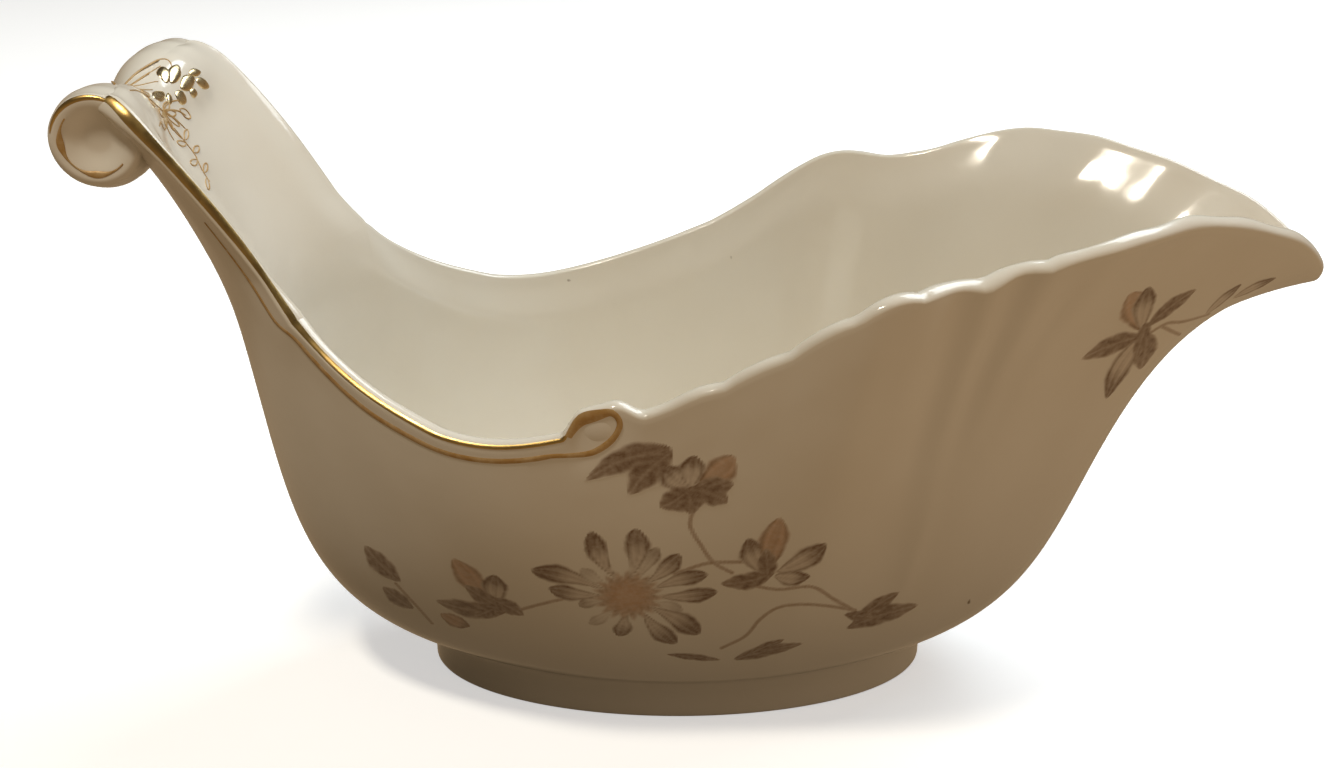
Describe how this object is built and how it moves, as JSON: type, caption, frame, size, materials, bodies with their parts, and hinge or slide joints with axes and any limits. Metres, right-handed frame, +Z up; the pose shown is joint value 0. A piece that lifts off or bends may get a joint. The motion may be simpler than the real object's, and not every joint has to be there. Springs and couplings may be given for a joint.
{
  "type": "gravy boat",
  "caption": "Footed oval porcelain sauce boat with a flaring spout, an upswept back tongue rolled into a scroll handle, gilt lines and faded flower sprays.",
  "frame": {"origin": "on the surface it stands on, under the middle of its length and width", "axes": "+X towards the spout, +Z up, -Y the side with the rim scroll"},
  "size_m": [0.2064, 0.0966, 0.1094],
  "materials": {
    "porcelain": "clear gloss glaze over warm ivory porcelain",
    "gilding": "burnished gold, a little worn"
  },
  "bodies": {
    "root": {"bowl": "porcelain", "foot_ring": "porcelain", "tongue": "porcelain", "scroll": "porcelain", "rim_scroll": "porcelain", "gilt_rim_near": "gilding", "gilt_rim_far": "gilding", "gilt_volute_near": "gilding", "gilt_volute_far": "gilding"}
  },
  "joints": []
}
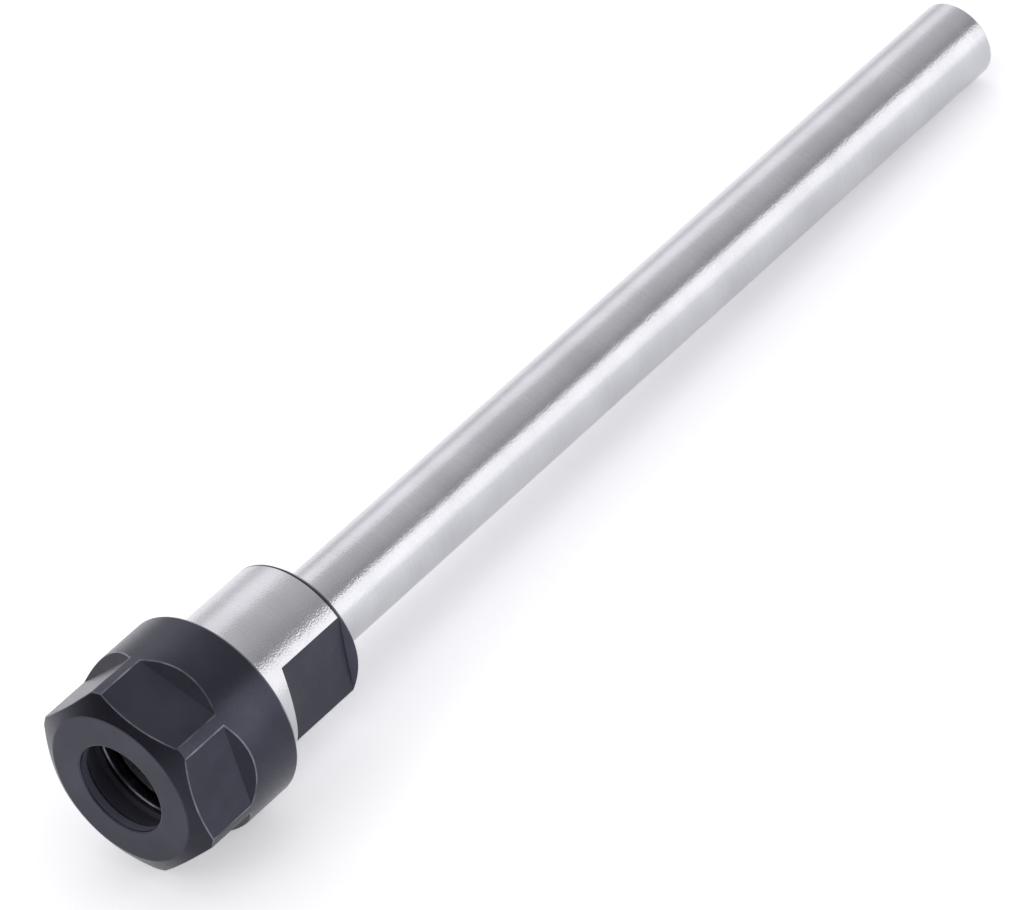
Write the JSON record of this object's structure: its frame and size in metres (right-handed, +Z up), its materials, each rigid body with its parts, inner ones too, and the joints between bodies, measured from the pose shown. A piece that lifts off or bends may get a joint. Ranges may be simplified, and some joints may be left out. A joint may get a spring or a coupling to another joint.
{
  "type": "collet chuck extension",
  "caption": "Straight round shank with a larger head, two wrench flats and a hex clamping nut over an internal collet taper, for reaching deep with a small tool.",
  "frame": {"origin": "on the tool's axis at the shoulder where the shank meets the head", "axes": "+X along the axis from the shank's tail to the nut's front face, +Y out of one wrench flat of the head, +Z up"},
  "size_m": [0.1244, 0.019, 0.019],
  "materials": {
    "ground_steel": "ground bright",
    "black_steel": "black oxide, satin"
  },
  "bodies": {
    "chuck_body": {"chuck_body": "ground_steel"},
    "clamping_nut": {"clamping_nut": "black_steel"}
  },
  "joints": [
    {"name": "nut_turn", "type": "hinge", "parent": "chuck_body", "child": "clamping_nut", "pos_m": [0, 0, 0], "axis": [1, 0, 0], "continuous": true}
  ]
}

--------------------------------

To do: Return exactly the lines from the one containing "Write the JSON" to the last line of the data, and nothing more.

Exercise output:
Write the JSON record of this object's structure: its frame and size in metres (right-handed, +Z up), its materials, each rigid body with its parts, inner ones too, and the joints between bodies, measured from the pose shown. A piece that lifts off or bends may get a joint. Ranges may be simplified, and some joints may be left out. A joint may get a spring or a coupling to another joint.
{
  "type": "collet chuck extension",
  "caption": "Straight round shank with a larger head, two wrench flats and a hex clamping nut over an internal collet taper, for reaching deep with a small tool.",
  "frame": {"origin": "on the tool's axis at the shoulder where the shank meets the head", "axes": "+X along the axis from the shank's tail to the nut's front face, +Y out of one wrench flat of the head, +Z up"},
  "size_m": [0.1244, 0.019, 0.019],
  "materials": {
    "ground_steel": "ground bright",
    "black_steel": "black oxide, satin"
  },
  "bodies": {
    "chuck_body": {"chuck_body": "ground_steel"},
    "clamping_nut": {"clamping_nut": "black_steel"}
  },
  "joints": [
    {"name": "nut_turn", "type": "hinge", "parent": "chuck_body", "child": "clamping_nut", "pos_m": [0, 0, 0], "axis": [1, 0, 0], "continuous": true}
  ]
}